Diluted earnings per share declined 6% to $0.95, net income declined 11% to $459 million, and operating income declined 13% to $707 million, with the CN’s operating ratio rising by 6.3 points to 66.3%.
However, the company’s revenues surged 4% to $2,098 million compared to the same period in 2007.
“I am pleased with our second-quarter results given the challenges we faced during the period,” said E. Hunter Harrison, CN president and CEO. “Operations performed very well, and we saw revenue gains across most of our commodity groups, although the gains only partly helped to offset spiralling fuel costs that rose 60% year over year to almost C$400 million.
“Despite the headwinds, we saw double-digit growth in intermodal revenues as a result of new container traffic over the Port of Prince Rupert and continued import strength at the Port of Vancouver, as well as higher volumes of commodities to support oil sands development in Alberta.
“CN continues to face economic uncertainties in the current environment, but we are still targeting diluted earnings per share growth in the mid-single-digit range for full-year 2008.”
The 4% increase in second-quarter 2008 revenues was largely attributable to freight rate increases, of which approximately two-thirds were due to a higher fuel surcharge, and increased volumes in specific commodity groups, including intermodal and metals and minerals.

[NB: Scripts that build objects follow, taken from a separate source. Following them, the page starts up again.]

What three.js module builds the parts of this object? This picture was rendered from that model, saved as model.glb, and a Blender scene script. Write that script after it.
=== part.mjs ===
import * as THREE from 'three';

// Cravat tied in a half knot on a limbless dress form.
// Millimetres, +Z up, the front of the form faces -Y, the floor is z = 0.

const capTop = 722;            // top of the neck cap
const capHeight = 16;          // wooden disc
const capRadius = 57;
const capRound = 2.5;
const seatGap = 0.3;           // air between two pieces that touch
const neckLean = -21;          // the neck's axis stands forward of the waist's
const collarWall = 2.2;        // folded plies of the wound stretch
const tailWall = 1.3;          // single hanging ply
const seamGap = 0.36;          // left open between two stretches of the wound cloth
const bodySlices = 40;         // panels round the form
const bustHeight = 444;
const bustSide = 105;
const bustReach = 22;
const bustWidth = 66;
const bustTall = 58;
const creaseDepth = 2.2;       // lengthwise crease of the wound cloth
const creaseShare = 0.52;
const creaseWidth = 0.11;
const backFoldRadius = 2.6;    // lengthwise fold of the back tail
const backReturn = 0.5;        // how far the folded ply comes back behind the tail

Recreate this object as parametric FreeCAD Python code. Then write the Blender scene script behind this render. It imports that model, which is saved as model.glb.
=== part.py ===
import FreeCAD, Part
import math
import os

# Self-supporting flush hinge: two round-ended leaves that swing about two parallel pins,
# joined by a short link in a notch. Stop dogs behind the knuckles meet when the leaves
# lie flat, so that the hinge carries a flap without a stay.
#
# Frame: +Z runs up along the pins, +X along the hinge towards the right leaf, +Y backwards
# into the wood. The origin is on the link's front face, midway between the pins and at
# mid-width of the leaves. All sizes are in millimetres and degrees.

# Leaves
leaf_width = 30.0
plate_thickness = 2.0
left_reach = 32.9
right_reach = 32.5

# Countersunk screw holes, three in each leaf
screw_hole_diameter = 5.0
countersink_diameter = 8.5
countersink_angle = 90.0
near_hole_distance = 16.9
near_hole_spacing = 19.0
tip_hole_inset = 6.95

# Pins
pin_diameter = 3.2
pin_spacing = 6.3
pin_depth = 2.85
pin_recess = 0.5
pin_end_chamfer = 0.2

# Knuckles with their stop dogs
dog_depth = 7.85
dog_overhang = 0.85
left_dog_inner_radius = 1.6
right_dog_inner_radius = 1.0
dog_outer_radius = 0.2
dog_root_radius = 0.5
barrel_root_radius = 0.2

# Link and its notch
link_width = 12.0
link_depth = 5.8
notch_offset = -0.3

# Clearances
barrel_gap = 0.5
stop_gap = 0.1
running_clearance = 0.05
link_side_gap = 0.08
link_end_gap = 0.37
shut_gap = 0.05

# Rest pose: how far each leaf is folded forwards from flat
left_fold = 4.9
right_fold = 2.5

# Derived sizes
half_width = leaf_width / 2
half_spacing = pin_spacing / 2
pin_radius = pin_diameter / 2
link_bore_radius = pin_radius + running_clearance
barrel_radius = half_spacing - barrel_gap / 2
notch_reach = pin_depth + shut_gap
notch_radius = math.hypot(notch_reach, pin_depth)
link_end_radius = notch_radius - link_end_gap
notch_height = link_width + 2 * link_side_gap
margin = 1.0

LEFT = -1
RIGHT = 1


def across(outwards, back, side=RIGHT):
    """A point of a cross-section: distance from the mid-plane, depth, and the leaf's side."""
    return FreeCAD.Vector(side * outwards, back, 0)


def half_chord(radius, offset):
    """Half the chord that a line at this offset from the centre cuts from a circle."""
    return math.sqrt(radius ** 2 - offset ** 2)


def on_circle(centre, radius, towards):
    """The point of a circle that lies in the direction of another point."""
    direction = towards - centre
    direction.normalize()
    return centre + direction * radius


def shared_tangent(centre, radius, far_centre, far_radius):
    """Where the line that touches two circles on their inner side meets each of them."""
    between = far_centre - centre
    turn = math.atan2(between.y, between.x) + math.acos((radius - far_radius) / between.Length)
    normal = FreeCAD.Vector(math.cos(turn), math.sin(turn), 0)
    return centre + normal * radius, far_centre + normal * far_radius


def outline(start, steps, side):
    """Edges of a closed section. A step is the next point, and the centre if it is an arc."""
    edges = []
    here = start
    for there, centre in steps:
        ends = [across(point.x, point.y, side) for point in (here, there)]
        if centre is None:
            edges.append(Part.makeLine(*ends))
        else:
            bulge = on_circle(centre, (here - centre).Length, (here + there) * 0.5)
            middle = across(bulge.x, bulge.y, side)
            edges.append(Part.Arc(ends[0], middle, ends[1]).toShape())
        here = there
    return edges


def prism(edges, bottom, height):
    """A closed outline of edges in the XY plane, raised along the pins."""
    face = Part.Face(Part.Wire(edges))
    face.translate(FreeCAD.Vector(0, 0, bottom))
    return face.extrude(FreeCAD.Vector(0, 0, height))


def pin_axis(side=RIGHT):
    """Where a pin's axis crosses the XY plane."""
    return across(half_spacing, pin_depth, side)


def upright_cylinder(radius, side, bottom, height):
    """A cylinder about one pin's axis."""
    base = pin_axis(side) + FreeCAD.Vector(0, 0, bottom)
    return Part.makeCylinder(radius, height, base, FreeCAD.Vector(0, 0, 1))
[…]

Partly offsetting these gains were the negative translation impact of the stronger Canadian dollar on US dollar-denominated revenues and weakness in specific markets, particularly forest products and automotive.
Five of CN’s seven commodity groups registered revenues gains in the quarter, led by intermodal (14%), coal (8%), petroleum and chemicals (7%), metals and minerals (6%), and grain and fertilizers (4%). Forest products revenues declined 14%, and automotive revenues declined 13%.
Revenue tonne-miles, which measure the relative weight and distance of rail freight transported by the company, declined by 2% during the second quarter versus the same period in 2007.
Second-quarter 2008 total rail freight revenue per revenue tonne-mile, a measurement of yield defined as revenue earned on the movement of a tonne of freight over one mile, increased 4%, mainly due to freight rate increases that were partially offset by the translation impact of the stronger Canadian dollar, the company said.
Operating expenses for the quarter increased by 14% to C$1,391 million, largely as a result of increases in fuel costs, purchased services and material, and casualty and other expenses, which were partly offset by the favourable translation impact of the stronger Canadian dollar on US dollar-denominated expenses, and lower labour and fringe benefits expense.